— Start —

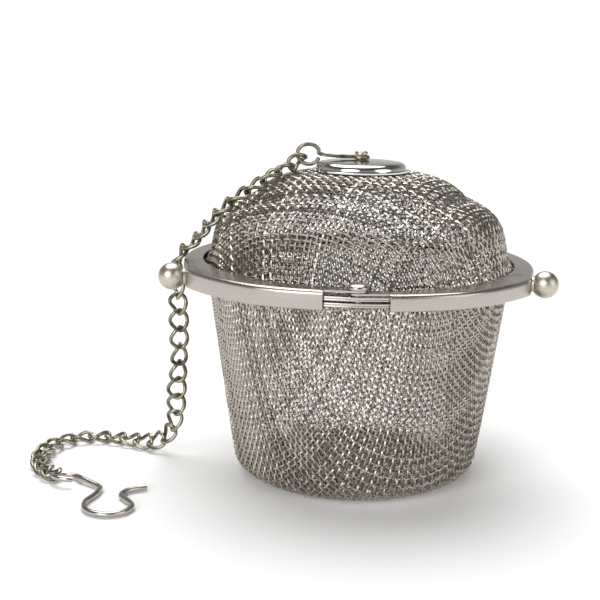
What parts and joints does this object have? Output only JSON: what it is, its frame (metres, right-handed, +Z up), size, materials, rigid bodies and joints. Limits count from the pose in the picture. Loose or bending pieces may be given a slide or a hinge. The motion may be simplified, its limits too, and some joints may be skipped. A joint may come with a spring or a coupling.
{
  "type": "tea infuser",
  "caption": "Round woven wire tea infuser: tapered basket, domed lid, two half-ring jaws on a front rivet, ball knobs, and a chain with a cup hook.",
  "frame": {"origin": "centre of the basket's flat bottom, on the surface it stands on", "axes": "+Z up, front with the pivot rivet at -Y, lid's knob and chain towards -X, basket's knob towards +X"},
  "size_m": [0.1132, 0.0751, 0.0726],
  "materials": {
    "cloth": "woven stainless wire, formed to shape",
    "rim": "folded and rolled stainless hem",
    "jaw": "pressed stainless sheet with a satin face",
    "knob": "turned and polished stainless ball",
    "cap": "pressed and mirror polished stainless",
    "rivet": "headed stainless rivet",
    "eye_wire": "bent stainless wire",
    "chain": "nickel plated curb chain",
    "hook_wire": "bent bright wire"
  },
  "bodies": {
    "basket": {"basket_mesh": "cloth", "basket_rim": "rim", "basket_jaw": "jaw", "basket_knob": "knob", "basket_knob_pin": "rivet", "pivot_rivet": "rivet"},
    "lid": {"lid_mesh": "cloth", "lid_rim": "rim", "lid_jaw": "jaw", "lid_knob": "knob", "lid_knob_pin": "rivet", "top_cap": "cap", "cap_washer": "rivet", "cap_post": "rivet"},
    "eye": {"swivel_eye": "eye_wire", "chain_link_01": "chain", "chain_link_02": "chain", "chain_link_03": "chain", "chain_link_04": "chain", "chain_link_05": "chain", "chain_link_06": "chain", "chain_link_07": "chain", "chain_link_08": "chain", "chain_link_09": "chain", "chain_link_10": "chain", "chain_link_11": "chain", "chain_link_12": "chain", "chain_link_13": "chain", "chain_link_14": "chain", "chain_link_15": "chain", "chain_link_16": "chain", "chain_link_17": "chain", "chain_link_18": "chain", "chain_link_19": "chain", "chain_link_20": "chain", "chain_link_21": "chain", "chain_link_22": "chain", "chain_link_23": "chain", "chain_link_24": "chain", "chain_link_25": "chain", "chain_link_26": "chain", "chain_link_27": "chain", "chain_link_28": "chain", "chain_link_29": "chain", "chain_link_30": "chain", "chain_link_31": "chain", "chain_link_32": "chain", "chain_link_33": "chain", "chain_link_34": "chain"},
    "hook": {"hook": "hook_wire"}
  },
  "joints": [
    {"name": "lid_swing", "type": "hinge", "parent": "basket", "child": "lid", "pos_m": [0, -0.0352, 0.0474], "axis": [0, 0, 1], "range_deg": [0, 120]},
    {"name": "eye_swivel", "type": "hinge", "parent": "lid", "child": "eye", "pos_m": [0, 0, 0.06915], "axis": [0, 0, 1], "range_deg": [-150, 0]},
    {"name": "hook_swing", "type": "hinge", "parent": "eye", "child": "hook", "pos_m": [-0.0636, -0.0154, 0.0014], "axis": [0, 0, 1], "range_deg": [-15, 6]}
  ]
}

— End —

## Given problem:
Reproduce the data shown above exactly.

## Problem solution:
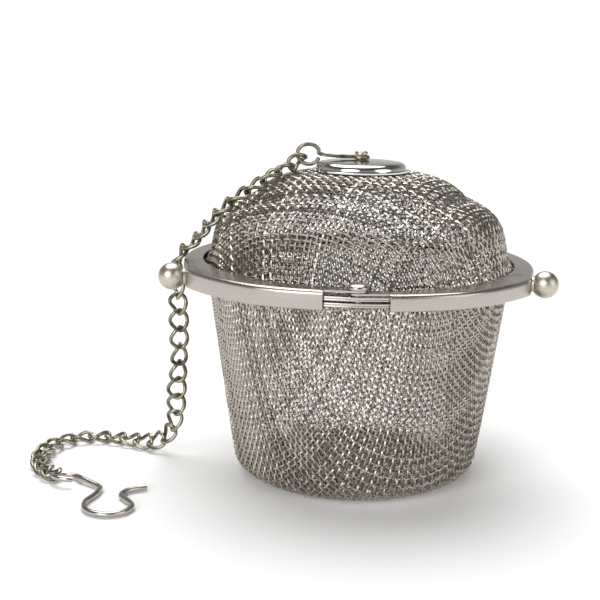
What parts and joints does this object have? Output only JSON: what it is, its frame (metres, right-handed, +Z up), size, materials, rigid bodies and joints. Limits count from the pose in the picture. Loose or bending pieces may be given a slide or a hinge. The motion may be simplified, its limits too, and some joints may be skipped. A joint may come with a spring or a coupling.
{
  "type": "tea infuser",
  "caption": "Round woven wire tea infuser: tapered basket, domed lid, two half-ring jaws on a front rivet, ball knobs, and a chain with a cup hook.",
  "frame": {"origin": "centre of the basket's flat bottom, on the surface it stands on", "axes": "+Z up, front with the pivot rivet at -Y, lid's knob and chain towards -X, basket's knob towards +X"},
  "size_m": [0.1132, 0.0751, 0.0726],
  "materials": {
    "cloth": "woven stainless wire, formed to shape",
    "rim": "folded and rolled stainless hem",
    "jaw": "pressed stainless sheet with a satin face",
    "knob": "turned and polished stainless ball",
    "cap": "pressed and mirror polished stainless",
    "rivet": "headed stainless rivet",
    "eye_wire": "bent stainless wire",
    "chain": "nickel plated curb chain",
    "hook_wire": "bent bright wire"
  },
  "bodies": {
    "basket": {"basket_mesh": "cloth", "basket_rim": "rim", "basket_jaw": "jaw", "basket_knob": "knob", "basket_knob_pin": "rivet", "pivot_rivet": "rivet"},
    "lid": {"lid_mesh": "cloth", "lid_rim": "rim", "lid_jaw": "jaw", "lid_knob": "knob", "lid_knob_pin": "rivet", "top_cap": "cap", "cap_washer": "rivet", "cap_post": "rivet"},
    "eye": {"swivel_eye": "eye_wire", "chain_link_01": "chain", "chain_link_02": "chain", "chain_link_03": "chain", "chain_link_04": "chain", "chain_link_05": "chain", "chain_link_06": "chain", "chain_link_07": "chain", "chain_link_08": "chain", "chain_link_09": "chain", "chain_link_10": "chain", "chain_link_11": "chain", "chain_link_12": "chain", "chain_link_13": "chain", "chain_link_14": "chain", "chain_link_15": "chain", "chain_link_16": "chain", "chain_link_17": "chain", "chain_link_18": "chain", "chain_link_19": "chain", "chain_link_20": "chain", "chain_link_21": "chain", "chain_link_22": "chain", "chain_link_23": "chain", "chain_link_24": "chain", "chain_link_25": "chain", "chain_link_26": "chain", "chain_link_27": "chain", "chain_link_28": "chain", "chain_link_29": "chain", "chain_link_30": "chain", "chain_link_31": "chain", "chain_link_32": "chain", "chain_link_33": "chain", "chain_link_34": "chain"},
    "hook": {"hook": "hook_wire"}
  },
  "joints": [
    {"name": "lid_swing", "type": "hinge", "parent": "basket", "child": "lid", "pos_m": [0, -0.0352, 0.0474], "axis": [0, 0, 1], "range_deg": [0, 120]},
    {"name": "eye_swivel", "type": "hinge", "parent": "lid", "child": "eye", "pos_m": [0, 0, 0.06915], "axis": [0, 0, 1], "range_deg": [-150, 0]},
    {"name": "hook_swing", "type": "hinge", "parent": "eye", "child": "hook", "pos_m": [-0.0636, -0.0154, 0.0014], "axis": [0, 0, 1], "range_deg": [-15, 6]}
  ]
}